← Back to blog

pgvector: Scale Semantic Search in PostgreSQL Without New Infrastructure

How can you leverage your personal raw data (such as markdown files and notes) to enable LLMs to answer questions about them?

Answer: Implement Semantic Search using Vector Databases for efficient information retrieval and contextual understanding.

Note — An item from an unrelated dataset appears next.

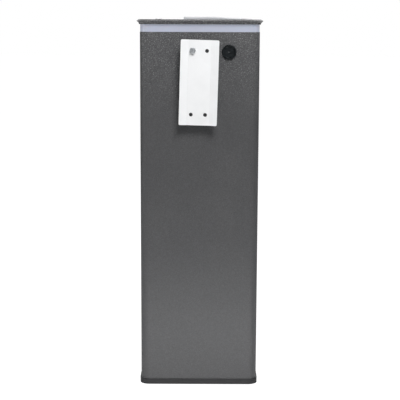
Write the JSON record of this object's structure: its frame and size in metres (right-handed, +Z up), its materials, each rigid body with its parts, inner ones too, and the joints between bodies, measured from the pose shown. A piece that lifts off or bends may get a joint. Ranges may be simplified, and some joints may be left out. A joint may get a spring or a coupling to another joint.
{
  "type": "parking pay station",
  "caption": "Free-standing parking pay station: a rounded steel column with a light band under a flared cap, a hinged service door and a rear accessory bracket.",
  "frame": {"origin": "centre of the base's underside, on the floor", "axes": "+Z up, -Y towards the user in front of the door, +Y the rear face that carries the bracket, +X the hinge side"},
  "size_m": [0.373, 0.3387, 1.113],
  "materials": {
    "grey_powder_coat": "fine-textured dark grey powder coat",
    "plinth_black": "matt black powder coat",
    "cap_coat": "fine-textured dark grey powder coat",
    "opal_diffuser": "satin opal acrylic",
    "zinc_steel": "zinc-plated",
    "stainless": "brushed stainless",
    "aluminium": "satin extruded",
    "white_coat": "satin white powder coat",
    "radome_plastic": "light grey, satin",
    "black_rubber": "matt",
    "black_plastic": "fine spark texture",
    "clear_glass": "toughened, polished",
    "clear_plastic": "clear polycarbonate",
    "dark_glass": "gloss black",
    "paper": "uncoated thermal paper",
    "card_core": "grey board",
    "grey_plastic": "moulded grey",
    "light_plastic": "moulded light grey",
    "brass": "nickel-plated brass",
    "acetal": "natural acetal",
    "button_blue": "gloss blue"
  },
  "bodies": {
    "column": {"base_plinth": "plinth_black", "base_plate": "zinc_steel", "cable_glands": "black_plastic", "rear_shell": "grey_powder_coat", "top_frame": "grey_powder_coat", "light_ring": "opal_diffuser", "led_carrier": "aluminium", "top_cap": "cap_coat", "cap_screws": "stainless", "antenna_cover": "radome_plastic", "hinge_frame_leaves": "stainless", "rod_keepers": "zinc_steel", "bracket_stud": "zinc_steel", "bracket_nut": "zinc_steel", "cable_plug": "black_rubber", "chassis_plate": "zinc_steel", "power_supply": "aluminium", "controller": "aluminium", "heater": "aluminium", "mounting_rail": "zinc_steel", "circuit_breaker": "light_plastic", "terminal_blocks": "grey_plastic", "fan_frame": "black_plastic"},
    "door": {"front_door": "grey_powder_coat", "hinge_door_leaves": "stainless", "door_seals": "black_rubber", "display_gasket": "black_rubber", "display_glass": "clear_glass", "display_module": "black_plastic", "display_clamp": "zinc_steel", "card_reader": "black_plastic", "reader_window": "dark_glass", "scanner_window": "dark_glass", "scanner_module": "black_plastic", "speaker": "black_plastic", "button_ring": "stainless", "camera_module": "black_plastic", "camera_lens": "dark_glass", "ticket_tray": "stainless", "printer_frame": "zinc_steel", "roll_spindle": "acetal", "printer_motor": "zinc_steel", "print_head": "aluminium", "lock_housing": "stainless", "rod_guides": "acetal"},
    "lock_cylinder": {"lock_barrel": "brass", "lock_crank": "zinc_steel"},
    "upper_rod": {"lock_rod_upper": "zinc_steel"},
    "lower_rod": {"lock_rod_lower": "zinc_steel"},
    "button": {"help_button": "button_blue"},
    "flap": {"ticket_flap": "clear_plastic"},
    "roll": {"paper_roll": "paper", "roll_core": "card_core"},
    "platen": {"platen_roller": "black_rubber", "platen_gear": "acetal"},
    "pinion": {"motor_pinion": "brass"},
    "printer_lid": {"printer_cover": "grey_plastic"},
    "fan": {"fan_rotor": "black_plastic"},
    "toggle": {"breaker_lever": "black_plastic"},
    "bracket": {"accessory_bracket": "white_coat"}
  },
  "joints": [
    {"name": "door_swing", "type": "hinge", "parent": "column", "child": "door", "pos_m": [0.1815, -0.09, 0.18], "axis": [0, 0, 1], "range_deg": [0, 110]},
    {"name": "lock_turn", "type": "hinge", "parent": "door", "child": "lock_cylinder", "pos_m": [-0.1365, -0.1, 0.54], "axis": [0, -1, 0], "range_deg": [0, 90]},
    {"name": "upper_rod_slide", "type": "slide", "parent": "door", "child": "upper_rod", "axis": [0, 0, 1], "range_m": [0, 0.0198]},
    {"name": "lower_rod_slide", "type": "slide", "parent": "door", "child": "lower_rod", "axis": [0, 0, -1], "range_m": [0, 0.0199]},
    {"name": "help_button_press", "type": "slide", "parent": "door", "child": "button", "axis": [0, 1, 0], "range_m": [0, 0.003], "stiffness_N_per_m": 800},
    {"name": "ticket_flap_swing", "type": "hinge", "parent": "door", "child": "flap", "pos_m": [0.04, -0.153, 0.664], "axis": [1, 0, 0], "range_deg": [0, 60]},
    {"name": "paper_roll_spin", "type": "hinge", "parent": "door", "child": "roll", "pos_m": [0.04, -0.055, 0.72], "axis": [1, 0, 0], "continuous": true},
    {"name": "platen_spin", "type": "hinge", "parent": "door", "child": "platen", "pos_m": [0.04, -0.088, 0.632], "axis": [1, 0, 0], "continuous": true},
    {"name": "motor_spin", "type": "hinge", "parent": "door", "child": "pinion", "pos_m": [0.095, -0.067, 0.632], "axis": [1, 0, 0], "continuous": true},
    {"name": "printer_cover_lift", "type": "hinge", "parent": "door", "child": "printer_lid", "pos_m": [0.04, -0.014, 0.767], "axis": [-1, 0, 0], "range_deg": [0, 95]},
    {"name": "fan_spin", "type": "hinge", "parent": "column", "child": "fan", "pos_m": [0.0765, 0.05, 0.174], "axis": [0, 0, 1], "continuous": true},
    {"name": "breaker_toggle", "type": "hinge", "parent": "column", "child": "toggle", "pos_m": [-0.0835, 0.0445, 0.42], "axis": [1, 0, 0], "range_deg": [0, 60]},
    {"name": "bracket_swing", "type": "hinge", "parent": "column", "child": "bracket", "pos_m": [0.021, 0.168, 1.016], "axis": [0, 1, 0], "continuous": true}
  ],
  "couplings": [
    {"joint": "lock_turn", "follows": "upper_rod_slide", "rad_per_m": 79.3},
    {"joint": "lower_rod_slide", "follows": "upper_rod_slide", "ratio": 1},
    {"joint": "platen_spin", "follows": "paper_roll_spin", "ratio": 5.625},
    {"joint": "motor_spin", "follows": "paper_roll_spin", "ratio": -14.062}
  ]
}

Let me show the easiest way you can achieve this by utilizing Supabase and OpenAI:

  1. Enable pgvector extension in Supabase:

    • Go to your Supabase project dashboard
    • Navigate to the SQL Editor
    • Run the following SQL command: CREATE EXTENSION vector;
  2. Create a table to store your documents:

    CREATE TABLE personal_notes (
      id BIGSERIAL PRIMARY KEY,
      content TEXT,
      embedding VECTOR(1536)
    );
  3. Use OpenAI's API to generate embeddings for your documents:

    import openai
    import supabase
    
    openai.api_key = "your-openai-api-key"
    supabase_client = supabase.create_client("your-supabase-url", "your-supabase-key")
    
    def insert_personal_note(content):
        response = openai.Embedding.create(input=content, model="text-embedding-ada-002")
        embedding = response['data'][0]['embedding']
        
        supabase_client.table("personal_notes").insert({
            "content": content,
            "embedding": embedding
        }).execute()
    
    # Example usage
    insert_personal_note("Remember to buy groceries: milk, eggs, and bread")
  4. Perform semantic search:

    def search_personal_notes(query, limit=5):
        query_embedding = openai.Embedding.create(input=query, model="text-embedding-ada-002")['data'][0]['embedding']
        
        result = supabase_client.rpc(
            "match_personal_notes",
            {
                "query_embedding": query_embedding,
                "match_threshold": 0.5,
                "match_count": limit
            }
        ).execute()
        
        return result.data
    
    # Example usage
    results = search_personal_notes("What do I need to buy at the grocery store?")
  5. Create a stored procedure in Supabase for efficient similarity search:

    CREATE FUNCTION match_personal_notes(query_embedding VECTOR(1536), match_threshold FLOAT, match_count INT)
    RETURNS TABLE (
        id BIGINT,
        content TEXT,
        similarity FLOAT
    )
    LANGUAGE plpgsql
    AS $$
    BEGIN
      RETURN QUERY
      SELECT
        id,
        content,
        1 - (personal_notes.embedding <=> query_embedding) AS similarity
      FROM personal_notes
      WHERE 1 - (personal_notes.embedding <=> query_embedding) > match_threshold
      ORDER BY personal_notes.embedding <=> query_embedding
      LIMIT match_count;
    END;
    $$;

By following these steps, you can create a powerful semantic search system for your personal data using Supabase and OpenAI, enabling LLMs to efficiently answer questions about your personal notes, reminders, and other markdown files.